WHAT THE EXERCISE ASKS:
Repeat the material exactly, every line of it.

GIVEN DATA:
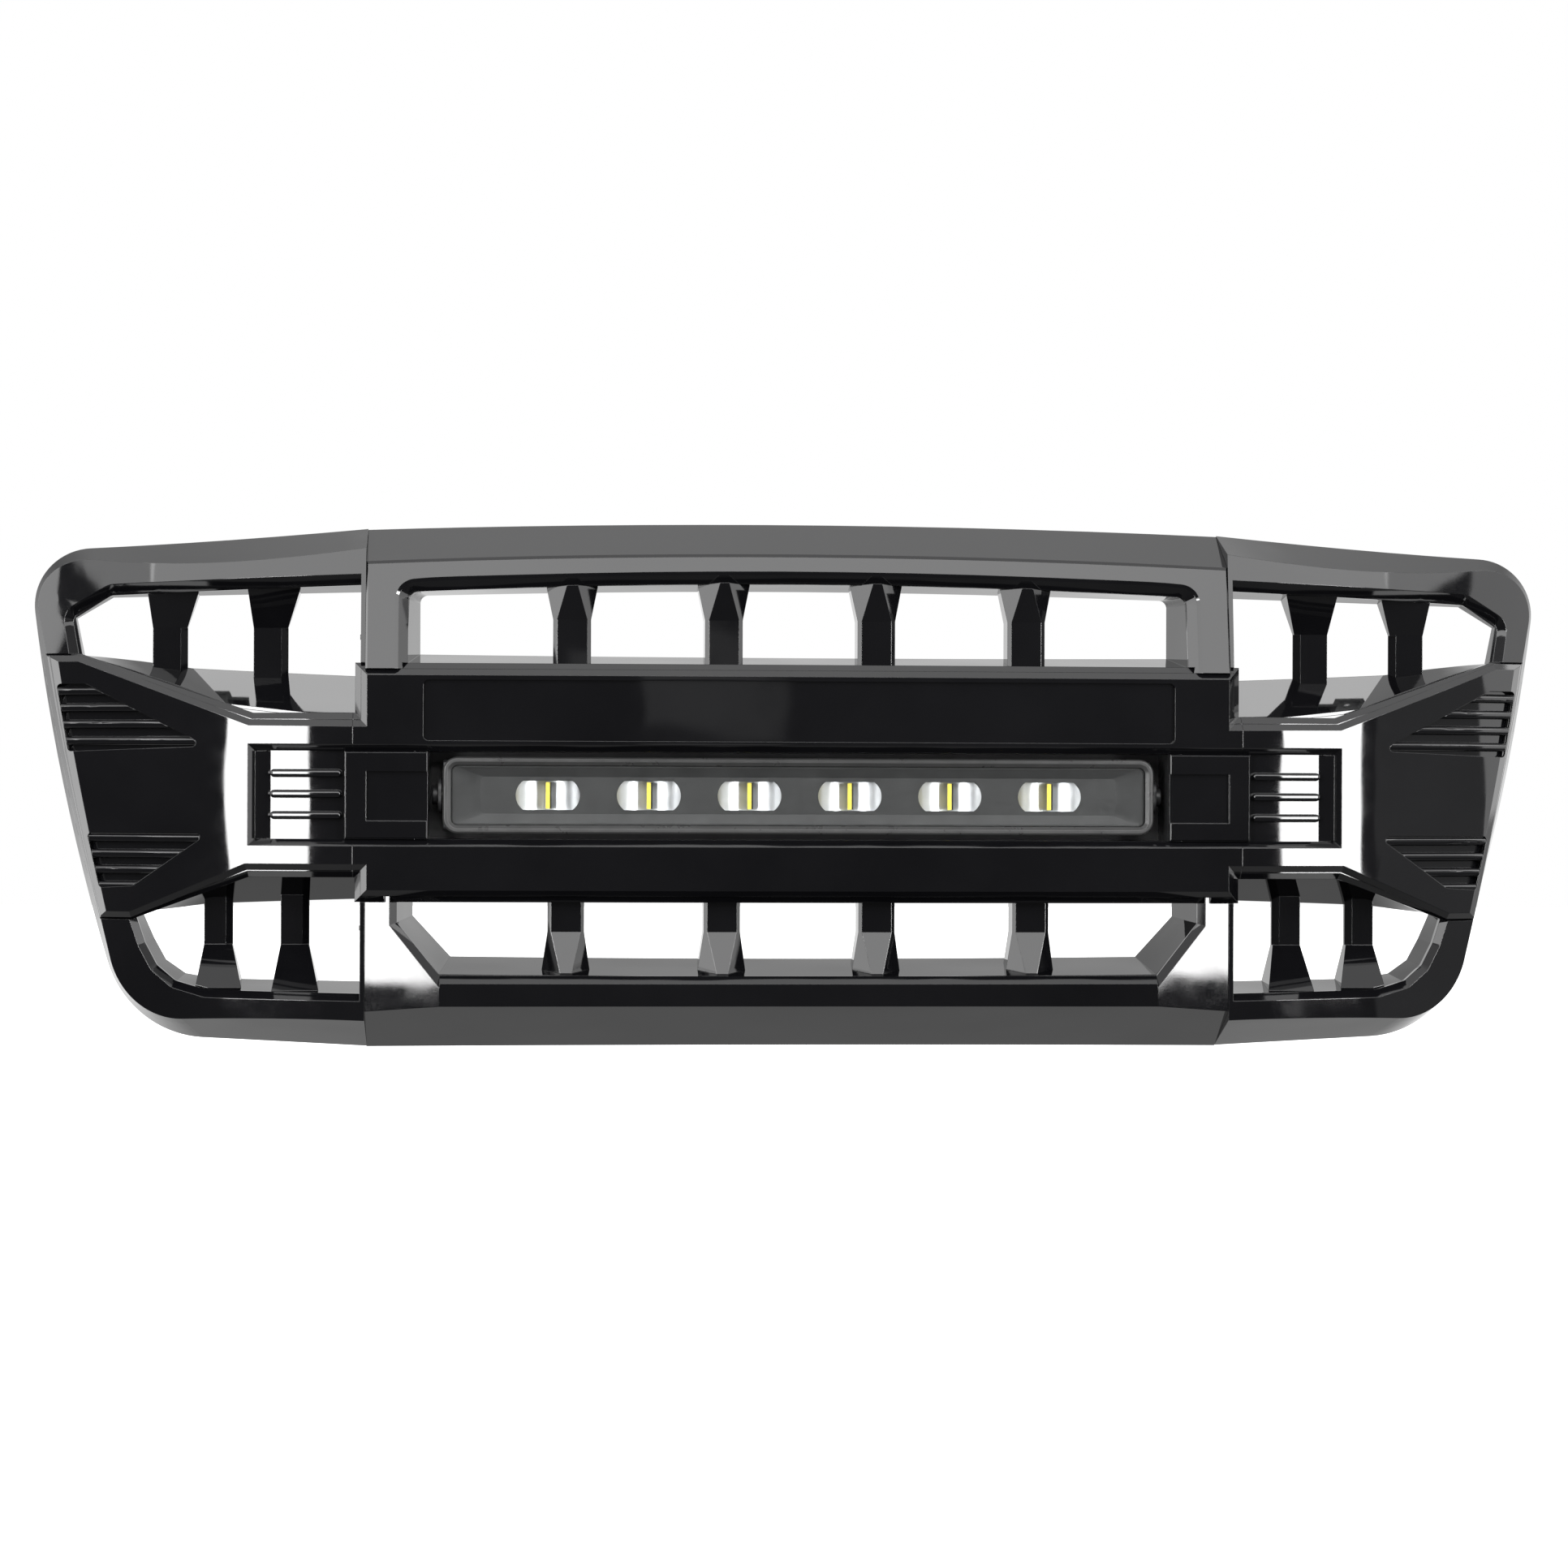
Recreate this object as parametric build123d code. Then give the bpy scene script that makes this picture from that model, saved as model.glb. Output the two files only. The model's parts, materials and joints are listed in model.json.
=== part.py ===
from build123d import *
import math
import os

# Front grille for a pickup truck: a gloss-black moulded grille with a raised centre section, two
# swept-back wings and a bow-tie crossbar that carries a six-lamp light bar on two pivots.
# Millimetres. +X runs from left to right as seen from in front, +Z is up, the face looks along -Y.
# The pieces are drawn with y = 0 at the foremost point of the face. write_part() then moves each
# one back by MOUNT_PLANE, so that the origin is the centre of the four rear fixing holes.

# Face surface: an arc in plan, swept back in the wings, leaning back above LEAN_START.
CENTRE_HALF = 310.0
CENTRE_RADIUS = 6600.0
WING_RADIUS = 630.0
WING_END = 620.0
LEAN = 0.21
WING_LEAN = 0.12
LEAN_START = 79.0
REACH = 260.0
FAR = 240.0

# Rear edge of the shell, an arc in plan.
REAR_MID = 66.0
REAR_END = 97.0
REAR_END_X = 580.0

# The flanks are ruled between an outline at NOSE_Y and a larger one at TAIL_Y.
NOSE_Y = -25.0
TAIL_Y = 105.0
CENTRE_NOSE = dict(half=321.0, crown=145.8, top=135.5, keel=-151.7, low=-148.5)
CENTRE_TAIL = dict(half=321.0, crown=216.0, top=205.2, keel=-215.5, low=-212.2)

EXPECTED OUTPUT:
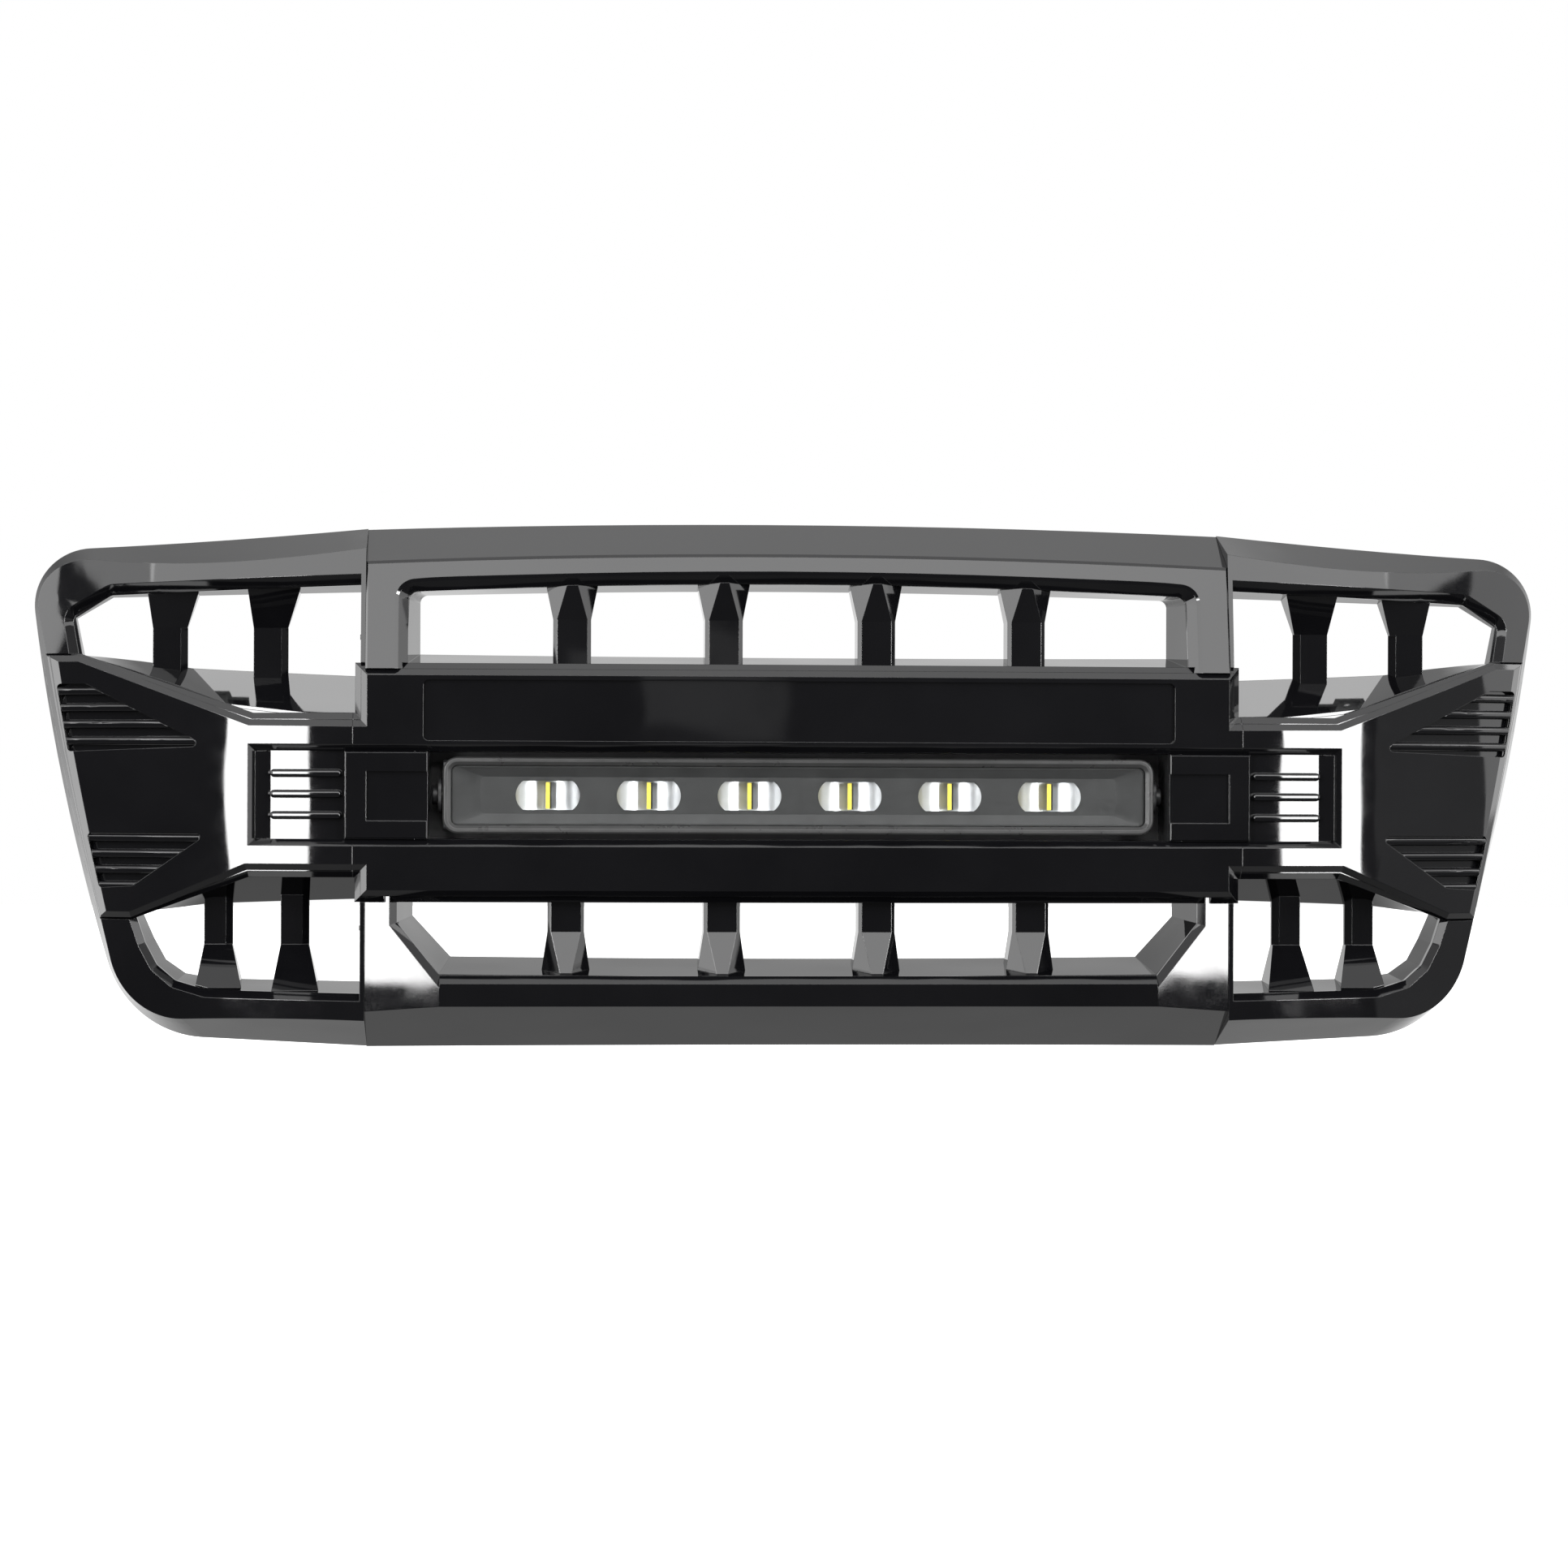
Recreate this object as parametric build123d code. Then give the bpy scene script that makes this picture from that model, saved as model.glb. Output the two files only. The model's parts, materials and joints are listed in model.json.
=== part.py ===
from build123d import *
import math
import os

# Front grille for a pickup truck: a gloss-black moulded grille with a raised centre section, two
# swept-back wings and a bow-tie crossbar that carries a six-lamp light bar on two pivots.
# Millimetres. +X runs from left to right as seen from in front, +Z is up, the face looks along -Y.
# The pieces are drawn with y = 0 at the foremost point of the face. write_part() then moves each
# one back by MOUNT_PLANE, so that the origin is the centre of the four rear fixing holes.

# Face surface: an arc in plan, swept back in the wings, leaning back above LEAN_START.
CENTRE_HALF = 310.0
CENTRE_RADIUS = 6600.0
WING_RADIUS = 630.0
WING_END = 620.0
LEAN = 0.21
WING_LEAN = 0.12
LEAN_START = 79.0
REACH = 260.0
FAR = 240.0

# Rear edge of the shell, an arc in plan.
REAR_MID = 66.0
REAR_END = 97.0
REAR_END_X = 580.0

# The flanks are ruled between an outline at NOSE_Y and a larger one at TAIL_Y.
NOSE_Y = -25.0
TAIL_Y = 105.0
CENTRE_NOSE = dict(half=321.0, crown=145.8, top=135.5, keel=-151.7, low=-148.5)
CENTRE_TAIL = dict(half=321.0, crown=216.0, top=205.2, keel=-215.5, low=-212.2)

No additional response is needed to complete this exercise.